Create your sampling frame
Next you need to create a list containing all the elements of your population, which is called your sampling frame. This stage is important, as it forms the basis for selecting the sample.
Your frame should be up-to-date and accurate.
Assign unique identifiers
After this you’ll want to add some distinct numbers or codes to each element in your frame. Again, this is important, as these play a vital role in your selection process, ensuring that every element has a fair chance of being selected.
Randomly select samples
Your selection should also correspond to the unique identifiers you’ve assigned to your elements.
These random numbers help guide the choice of your samples. For instance, if you’re employing simple random sampling, you can use a random number generator to pick specific numbers, indicating the selected elements.
Collect data from the samples
Next, you’ll want to be collecting data from your samples, whether that’s surveys, interviews, observations, or any other data collection method relevant to your research.

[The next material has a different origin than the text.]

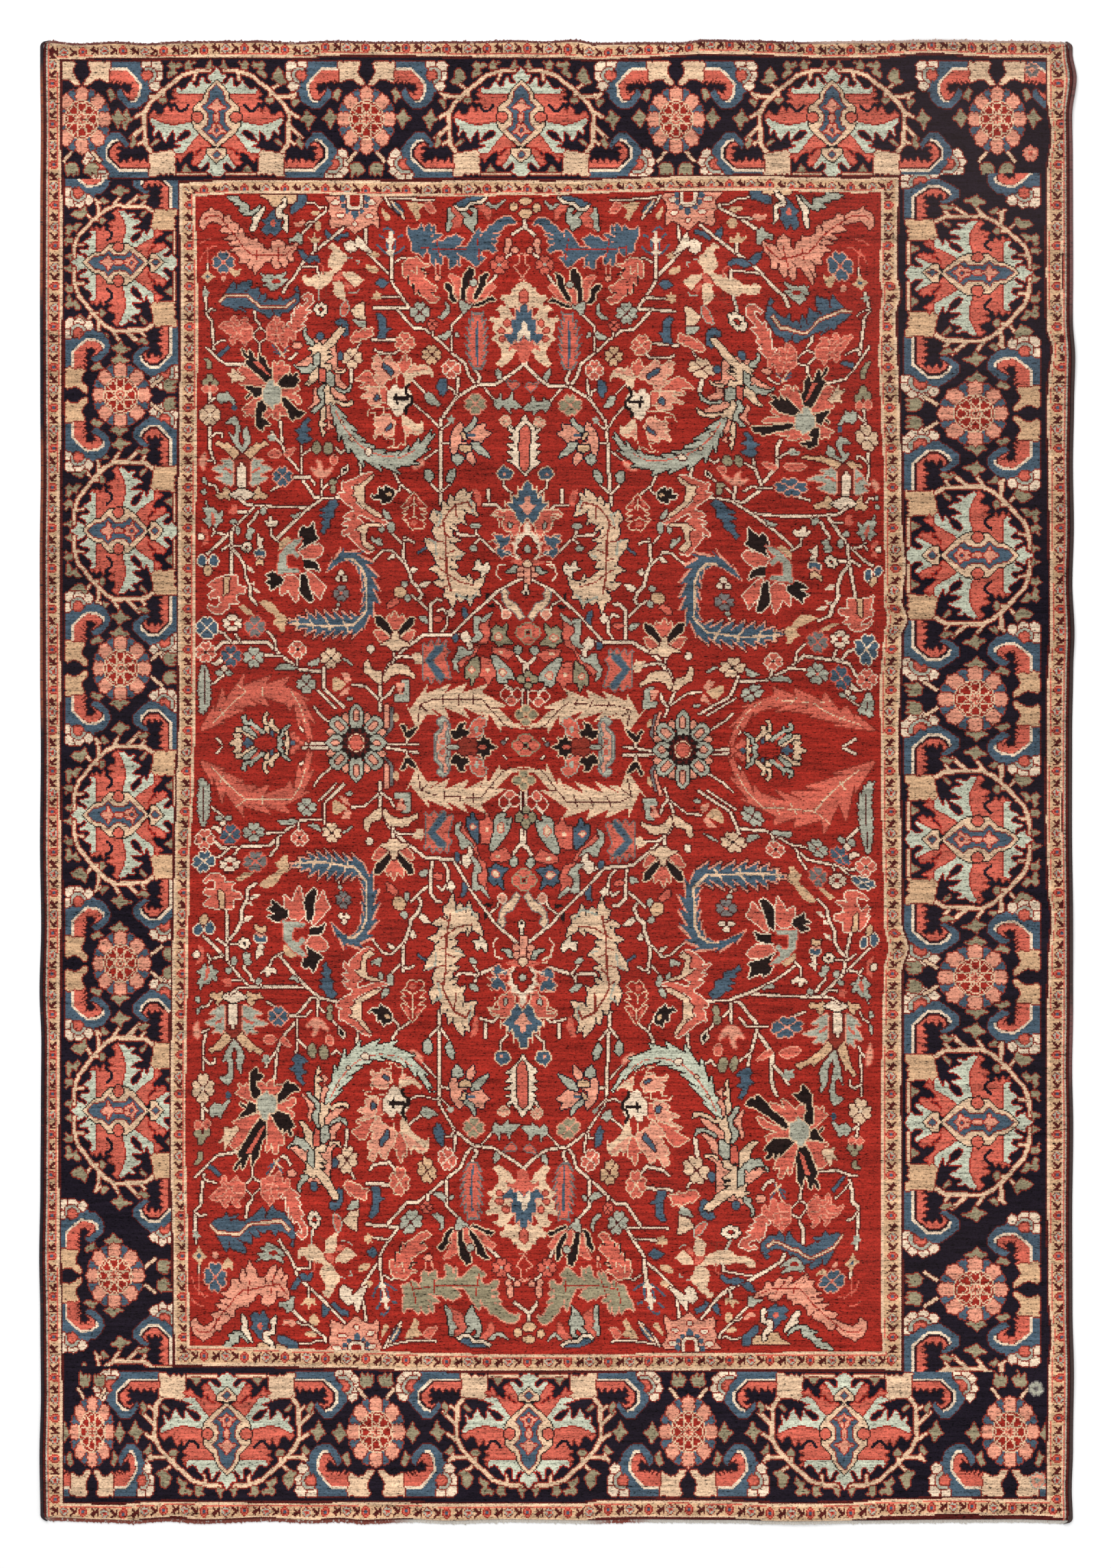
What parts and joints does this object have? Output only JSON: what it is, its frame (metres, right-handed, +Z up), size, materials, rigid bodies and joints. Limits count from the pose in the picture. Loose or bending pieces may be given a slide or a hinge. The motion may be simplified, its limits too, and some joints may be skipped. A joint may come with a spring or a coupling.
{
  "type": "persian rug",
  "caption": "Room-size hand-knotted rug lying flat: red field of scrolling flowers, navy main border, two narrow beige guard borders, overcast sides and woven end webs.",
  "frame": {"origin": "on the floor, under the middle of the rug's outline", "axes": "+X to the right across the rug as pictured, +Y along its length towards the end that is uppermost in the picture, +Z up from the floor"},
  "size_m": [2.5194, 3.605, 0.0139],
  "materials": {
    "pile_wool": "matt knotted wool pile",
    "selvedge_wool": "dark overcast wool",
    "web_cotton": "undyed flat-woven cotton"
  },
  "bodies": {
    "root": {"rug_pile": "pile_wool", "selvedge_left": "selvedge_wool", "selvedge_right": "selvedge_wool", "end_web_bottom": "web_cotton", "end_web_top": "web_cotton"}
  },
  "joints": []
}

You also need to be double-checking everything for consistency and accuracy throughout.
Analysis and interpretation
You need to be using appropriate statistical techniques for this stage.
Researchers can use the results from this analysis to make conclusions about the entire population. But you must still double check that everything is valid and reliable.
Report your results
Whatever way you choose to communicate your results, whether that’s through presentations, reports or academic papers, you must clearly outline the method you’ve used, your sample size, frame, and any limitations you encountered during the sampling process.
If you’re to ensure credibility, then transparency in your reporting process is crucial.
Depending on the type of research you’re carrying out, if you want to avoid sampling bias and ensure your results are as accurate and representative as you can make them, then probability sampling is the right approach for you. And while some of the probability sampling methods can be a bit complex to implement, with the right know how, resources and processes this can be easily alleviated - making this approach well worth the effort.